Il singolo precetto si sgancia da un’osservanza superficiale ed esterna e diventa più radicale, più esigente, perché opera più in profondità nel nostro mondo interiore. Il rispetto formale della legge arriva fino a un certo punto. Una volta che la legge è stata adempiuta, ci sentiamo a posto. Gesù propone un nuovo modo di ascoltare la legge per viverla come propulsore di uno sforzo mai esaurito, di una conversione infinita che sempre ci è davanti, in vista di una giustizia “sovrabbondante”, che vada oltre una visione letteralista e scrupolosa della legge, tipica degli scribi e dei farisei, da cui Gesù chiede di prendere le distanze.

Non basta non uccidere fisicamente. Si può uccidere l’altro e ledere la sua dignità in mille modi e con le armi più svariate.
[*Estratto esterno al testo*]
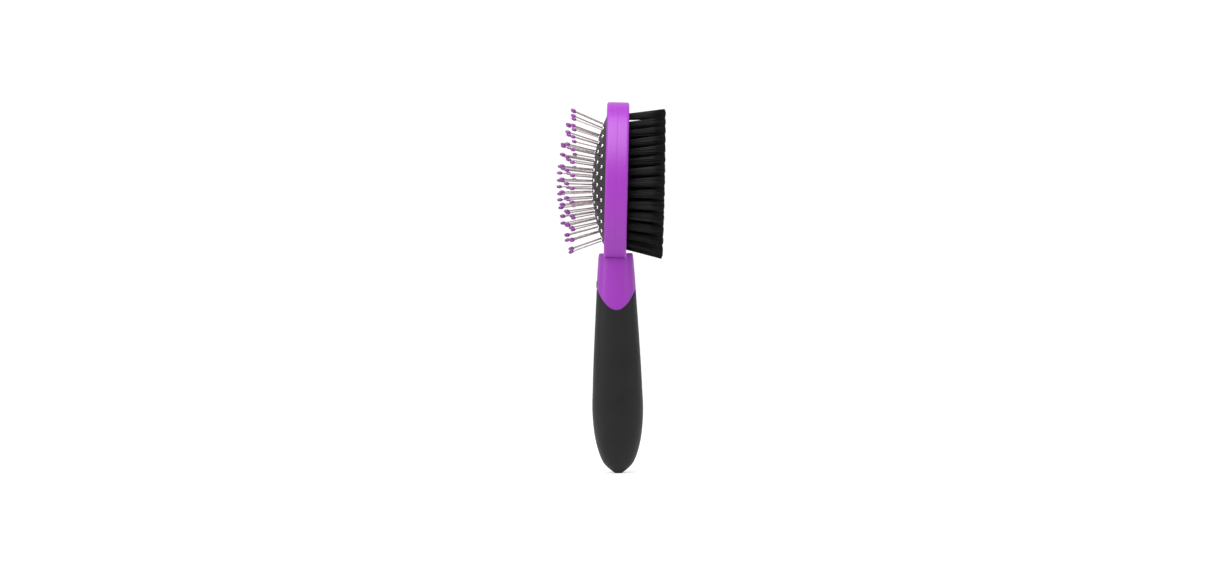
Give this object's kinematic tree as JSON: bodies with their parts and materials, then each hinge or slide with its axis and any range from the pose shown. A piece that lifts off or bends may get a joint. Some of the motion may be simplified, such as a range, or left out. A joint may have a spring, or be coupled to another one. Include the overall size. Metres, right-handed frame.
{
  "type": "pin and bristle pet brush",
  "caption": "Double-sided pet brush: ball-tipped steel pins in a domed rubber cushion on one face, bristle tufts on the other, on a rubber-sleeved handle.",
  "frame": {"origin": "middle of the small flat on the butt end of the handle", "axes": "+Z along the handle towards the head, -X out of the pin side, +X out of the bristle side, Y across the head"},
  "size_m": [0.068, 0.066, 0.2301],
  "materials": {
    "handle_plastic": "satin moulded",
    "grip_rubber": "soft touch",
    "badge_plastic": "satin",
    "frame_plastic": "satin moulded",
    "cushion_rubber": "matt",
    "base_plastic": "matt",
    "bristle_board": "satin moulded",
    "pin_steel": "polished wire",
    "bristle_nylon": "drawn filament"
  },
  "bodies": {
    "brush": {"handle_core": "handle_plastic", "grip_sleeve": "grip_rubber", "collar_badge": "badge_plastic", "head_frame_front": "frame_plastic", "head_frame_rear": "frame_plastic", "cushion_membrane": "cushion_rubber", "cushion_base_plate": "base_plastic", "bristle_plate": "bristle_board", "tuft_ring_1_left": "bristle_nylon", "tuft_ring_1_top": "bristle_nylon", "tuft_ring_1_right": "bristle_nylon", "tuft_ring_2_left": "bristle_nylon", "tuft_ring_2_right": "bristle_nylon", "tuft_ring_3_left": "bristle_nylon", "tuft_ring_3_right": "bristle_nylon", "tuft_ring_4": "bristle_nylon"},
    "pins_outer": {"pin_ring_1_left": "pin_steel", "pin_ring_1_top": "pin_steel", "pin_ring_1_right": "pin_steel"},
    "pins_second": {"pin_ring_2_left": "pin_steel", "pin_ring_2_right": "pin_steel"},
    "pins_third": {"pin_ring_3_left": "pin_steel", "pin_ring_3_right": "pin_steel"},
    "pins_inner": {"pin_ring_4": "pin_steel"}
  },
  "joints": [
    {"name": "cushion_press", "type": "slide", "parent": "brush", "child": "pins_inner", "axis": [0.9994, 0, -0.0349], "range_m": [0, 0.004], "stiffness_N_per_m": 3000, "deforming": ["cushion_membrane"]},
    {"name": "third_ring_press", "type": "slide", "parent": "brush", "child": "pins_third", "axis": [0.9994, 0, -0.0349], "range_m": [0, 0.00342]},
    {"name": "second_ring_press", "type": "slide", "parent": "brush", "child": "pins_second", "axis": [0.9994, 0, -0.0349], "range_m": [0, 0.0024]},
    {"name": "outer_ring_press", "type": "slide", "parent": "brush", "child": "pins_outer", "axis": [0.9994, 0, -0.0349], "range_m": [0, 0.00094]}
  ],
  "couplings": [
    {"joint": "third_ring_press", "follows": "cushion_press", "ratio": 0.8545},
    {"joint": "second_ring_press", "follows": "cushion_press", "ratio": 0.599},
    {"joint": "outer_ring_press", "follows": "cushion_press", "ratio": 0.234}
  ]
}
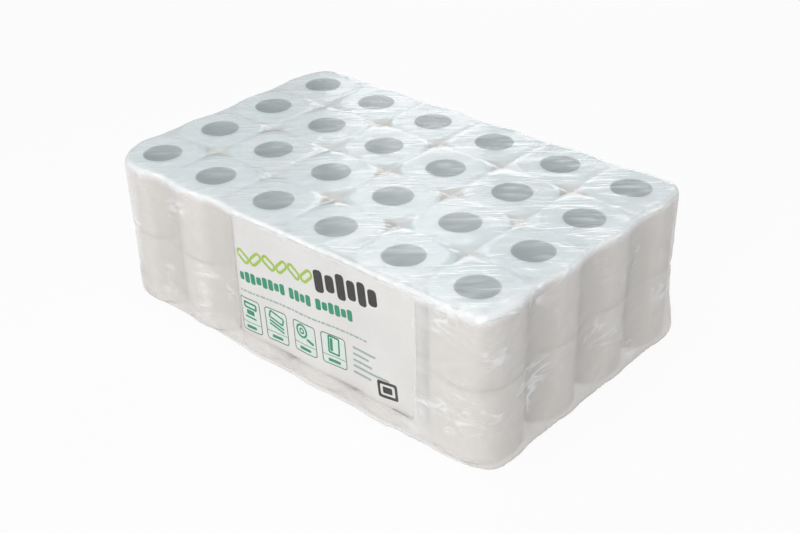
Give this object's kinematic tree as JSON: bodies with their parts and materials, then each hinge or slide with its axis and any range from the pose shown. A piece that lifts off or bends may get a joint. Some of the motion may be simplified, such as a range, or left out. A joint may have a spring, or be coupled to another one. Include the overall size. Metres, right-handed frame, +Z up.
{
  "type": "toilet paper roll pack",
  "caption": "Soft paper rolls on end in two layers, held as one block by taut clear film with a printed sheet under it",
  "frame": {"origin": "middle of the flat underside of the film, on the surface the pack rests on", "axes": "+X along the rows, the longest side; -Y towards the face with the printed sheet; +Z up, along the rolls' axes"},
  "size_m": [0.644, 0.406, 0.2043],
  "materials": {
    "tissue": "soft matt",
    "core_board": "matt",
    "clear_film": "clear and glossy, with fine wrinkles",
    "printed_sheet": "smooth matt with simple printed shapes"
  },
  "bodies": {
    "root": {"film_wrap": "clear_film", "label_sheet": "printed_sheet", "lower_cores_a": "core_board", "lower_cores_b": "core_board", "lower_cores_c": "core_board", "lower_cores_d": "core_board", "lower_roll_a1": "tissue", "lower_roll_a2": "tissue", "lower_roll_a3": "tissue", "lower_roll_a4": "tissue", "lower_roll_a5": "tissue", "lower_roll_a6": "tissue", "lower_roll_b1": "tissue", "lower_roll_b2": "tissue", "lower_roll_b3": "tissue", "lower_roll_b4": "tissue", "lower_roll_b5": "tissue", "lower_roll_b6": "tissue", "lower_roll_c1": "tissue", "lower_roll_c2": "tissue", "lower_roll_c3": "tissue", "lower_roll_c4": "tissue", "lower_roll_c5": "tissue", "lower_roll_c6": "tissue", "lower_roll_d1": "tissue", "lower_roll_d2": "tissue", "lower_roll_d3": "tissue", "lower_roll_d4": "tissue", "lower_roll_d5": "tissue", "lower_roll_d6": "tissue", "upper_cores_a": "core_board", "upper_cores_b": "core_board", "upper_cores_c": "core_board", "upper_cores_d": "core_board", "upper_roll_a1": "tissue", "upper_roll_a2": "tissue", "upper_roll_a3": "tissue", "upper_roll_a4": "tissue", "upper_roll_a5": "tissue", "upper_roll_a6": "tissue", "upper_roll_b1": "tissue", "upper_roll_b2": "tissue", "upper_roll_b3": "tissue", "upper_roll_b4": "tissue", "upper_roll_b5": "tissue", "upper_roll_b6": "tissue", "upper_roll_c1": "tissue", "upper_roll_c2": "tissue", "upper_roll_c3": "tissue", "upper_roll_c4": "tissue", "upper_roll_c5": "tissue", "upper_roll_c6": "tissue", "upper_roll_d1": "tissue", "upper_roll_d2": "tissue", "upper_roll_d3": "tissue", "upper_roll_d4": "tissue", "upper_roll_d5": "tissue", "upper_roll_d6": "tissue"}
  },
  "joints": []
}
Gesù ci rivela che anche una parola maldestra può togliere l’altro di mezzo, può annientarlo, può imprigionarlo nei suoi errori, può bloccarlo nel suo passato e impedirgli un futuro diverso, può farlo scomparire dal mio orizzonte.

Se voglio pregare Dio con un cuore libero, devo sgombrare proprio dal cuore ogni pensiero di male nei confronti del fratello, della sorella. Gesù chiede non di rinviare, ma addirittura interrompere la mia pratica cultuale per andare a riconciliarmi prima con lui o con lei. “Non solo il culto non è tutto e non è la cosa più importante, non solo va subordinato alle esigenze dell’amore fraterno, ma senza di esso non ha alcun valore neanche come culto, come atto rivolto a Dio: è semplicemente impossibile; tornerà ad avere un senso solo dopo la riconciliazione con il fratello” (Vittorio Fusco). 

Addirittura Gesù chiede di farsi carico anche della rabbia e dell’ira che l’altro può avere contro di me, non solo di quella che io ho contro di lui.

E Charles de Foucauld commenta: “Essere sempre noi a muoverci, a precedere, a fare i primi passi in questo senso, per amore di coloro che sono nostri fratelli in Dio … in tutti i casi, farlo con fretta e con tutto il nostro cuore, perché tra i figli di Dio ci siano l’amore, la pace, l’unione”.